The best thing we do for fiction writers at MCW is leave them alone. There are classes and there are requirements, and we expect our students to take them seriously. But with full financial support—including summer money, and no teaching—the Michener Center offers young writers the kind of uninterrupted time they will probably never have again in their lives.
We are doctrine-free. We have realists on the faculty, we have experimentalists, and we have those who see no value in declaring themselves, but everyone makes it a point of honor to deal with student work on its own terms. What they all share is an intense commitment to teaching. It is not uncommon for a thesis supervisor to read a novel manuscript two or three times, even a fourth time after graduation, until it finally finds a publisher.

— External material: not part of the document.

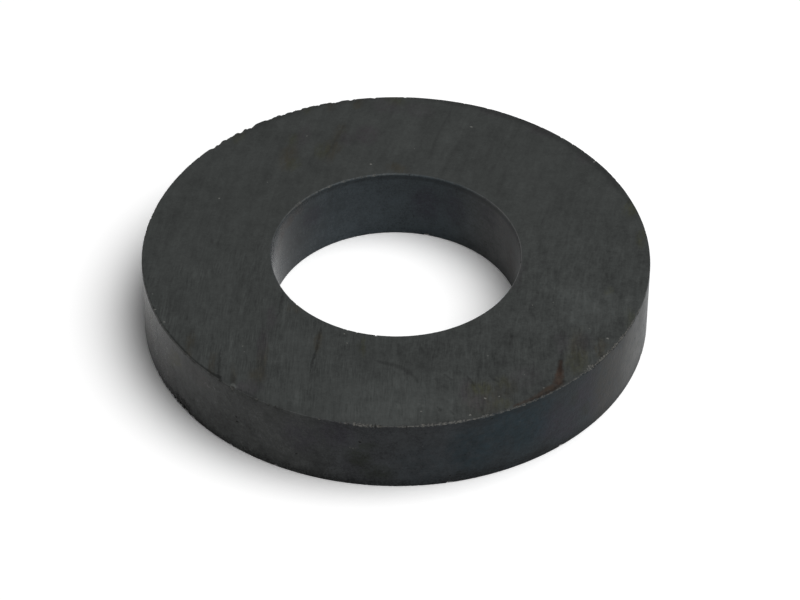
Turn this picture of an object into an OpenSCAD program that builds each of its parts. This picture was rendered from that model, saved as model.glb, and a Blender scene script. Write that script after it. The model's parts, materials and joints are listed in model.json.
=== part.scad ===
// Ring magnet of sintered hard ferrite.
// One solid: a plain ring whose two pole faces are ground flat, with straight fired walls.
// Millimetres, +Z along the bore, origin at the centre of the lower pole face.

/* [Ring] */
// Outer diameter
ring_d = 65; // [40:0.5:120]
// Bore diameter
bore_d = 32; // [8:0.5:36]
// Thickness from pole face to pole face
ring_t = 10; // [4:0.5:30]

/* [Arrises] */
// Width of the edge break where the outer wall meets a pole face
outer_break = 0.2; // [0.05:0.05:0.6]
// Width of the edge break at each mouth of the bore
bore_break = 0.25; // [0.05:0.05:0.6]

/* [Nicks] */
// Length of every nick, as a multiple of the length in its table
nick_length = 1; // [0.8:0.1:1.5]
// Reach of every nick, as a multiple of the reach in its table
nick_reach = 1; // [0.5:0.1:1.5]

/* [Hidden] */
$fn = 180;
ring_r = ring_d / 2;
bore_r = bore_d / 2;

// Nicks in the outer arris of the upper pole face:
// [degrees round from +X, length along the arris, reach past the edge break]
upper_nicks = [
    [104.6, 1.8, 0.10],
    [116.2, 4.0, 0.15],
    [127.3, 1.9, 0.32],
    [129.7, 1.8, 0.35],
    [135.5, 5.0, 0.20],
    [166.6, 3.2, 0.12],
    [228.5, 1.2, 0.18],
    [315.4, 1.0, 0.15],
    [318.2, 1.6, 0.45],
    [323.4, 1.4, 0.15]
];
// The same for the lower pole face
lower_nicks = [
    [204.2, 1.2, 0.18],
    [207.6, 1.5, 0.24],
    [211.3, 1.7, 0.28],
    [215.8, 1.3, 0.20]
];

// Section of the ring on one side of its axis, with its four edge breaks
module ring_section() {
    polygon([
        [bore_r + bore_break, 0],
        [ring_r - outer_break, 0],
        [ring_r, outer_break],
        [ring_r, ring_t - outer_break],
        [ring_r - outer_break, ring_t],
        [bore_r + bore_break, ring_t],
        [bore_r, ring_t - bore_break],
        [bore_r, bore_break]
    ]);
}

// A shell-shaped bite out of an arris that runs along Y through the origin,
// with the solid on its -X and -Z sides. The bite reaches as far across one face as the other.
module nick(length, reach) {
    // how far outside both faces the centre of the bite stands
    standoff = (pow(length / 2, 2) / reach - reach - 2 * outer_break) / 2;
    bite_r = sqrt(pow(standoff, 2) + pow(standoff + outer_break + reach, 2));
    translate([standoff, 0, standoff])
        sphere(r = bite_r);
}

// The nicks of one table, round the upper outer arris
module arris_nicks(table) {
    for (n = table)
        rotate([0, 0, n[0]])
            translate([ring_r, 0, ring_t])
                nick(n[1] * nick_length, n[2] * nick_reach);
}

module ring_magnet() {
    color([0.22, 0.23, 0.23])
        difference() {
            rotate_extrude()
                ring_section();
            arris_nicks(upper_nicks);
            // turned over, the same tool reaches the lower arris
            translate([0, 0, ring_t])
                mirror([0, 0, 1])
                    arris_nicks(lower_nicks);
        }
}

ring_magnet();
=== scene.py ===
import json
import math

import bpy
import numpy as np
from mathutils import Matrix, Vector, noise


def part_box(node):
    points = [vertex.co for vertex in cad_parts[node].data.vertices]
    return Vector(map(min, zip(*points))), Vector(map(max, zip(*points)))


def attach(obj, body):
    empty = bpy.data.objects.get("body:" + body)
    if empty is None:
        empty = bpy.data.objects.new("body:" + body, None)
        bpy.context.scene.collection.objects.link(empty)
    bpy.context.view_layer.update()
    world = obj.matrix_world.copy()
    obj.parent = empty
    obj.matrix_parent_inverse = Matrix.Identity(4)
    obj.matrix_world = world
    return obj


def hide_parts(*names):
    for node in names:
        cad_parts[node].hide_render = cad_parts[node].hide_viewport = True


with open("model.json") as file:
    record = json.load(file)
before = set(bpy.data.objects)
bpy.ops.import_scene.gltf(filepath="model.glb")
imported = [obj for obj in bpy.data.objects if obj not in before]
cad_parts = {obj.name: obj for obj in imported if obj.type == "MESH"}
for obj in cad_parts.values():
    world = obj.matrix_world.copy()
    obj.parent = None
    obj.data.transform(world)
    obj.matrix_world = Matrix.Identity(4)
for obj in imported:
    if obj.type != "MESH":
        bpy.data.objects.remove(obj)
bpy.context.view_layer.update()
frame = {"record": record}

# A ring magnet of sintered ferrite: ground pole faces, satin fired walls, chipped arrises.
# Blender works in metres. The tables below are in millimetres and in degrees round from +X.
mm = 0.001
turn = 2 * math.pi
boreUnder = 0.05  # the bore is drawn this much under the record's radius; 0 draws it as recorded

low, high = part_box("ring_magnet")
mounts = {mount["name"]: mount for mount in frame["record"]["mounts"]}
rimRadius = mounts["rim"]["dims"]["r_mm"]
boreRadius = mounts["bore"]["dims"]["r_mm"] - boreUnder
lowFace = low.z / mm
topFace = high.z / mm
print(f"ring {2 * rimRadius:g} x {2 * boreRadius:g} x {topFace - lowFace:g} mm")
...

The faculty are first-rate: director Bret Anthony Johnston (Corpus Christi, Remember Me Like This), Elizabeth McCracken (The Giant’s House), Oscar Casares (Brownsville, Amigoland), Peter LaSalle (Strange Sunlight, Mariposa’s Song, The Graves of Famous Writers), Edward Carey (The Iremonger Trilogy), and Deb Olin Unferth (Wait Til You See Me Dance, Revolution: The Year I Fell in Love and Went to Join the War). A steady flow of distinguished semester-long visitors continue to enrich the stew – J.M. Coetzee, Cristina Garcia, Jim Crace, Antonya Nelson, Colm Toibin, Anthony Giardina, Paul Harding, to name but a few.
But the most exciting thing that happens here is what happens in those long solo hours at the desk. We take care of our writers, but they will be pushed. They will revise and revise and revise. There will be days when they all think they’re geniuses and days when they do nothing but fret; both are needed. The roller-coaster ride of the first book can be a wild one, but there is also the consolation of Austin.
We’re a small program, only accepting five or six fiction writers per year, but the publication rate can’t be matched by any other program in the country. In a recent class, five of the six fiction writers published books within three years of graduation. Some of our recent graduates include Karan Mahajan, shortlisted for the National Book Award for The Association of Small Bombs; Kevin Powers, also a National Book Award finalist and 2013 PEN/Hemingway award winner for The Yellow Birds, Pulitzer Prize finalist Philipp Meyer (The Son, American Rust), Smith Henderson (Fourth of July Creek), Australian novelist Fiona McFarlane (The Night Guest), Brian Hart (The Bully of Order, Then Came the Evening), Flynn Berry (Under the Harrow), and Mary Miller (Always Happy Hour, The Last Days of California).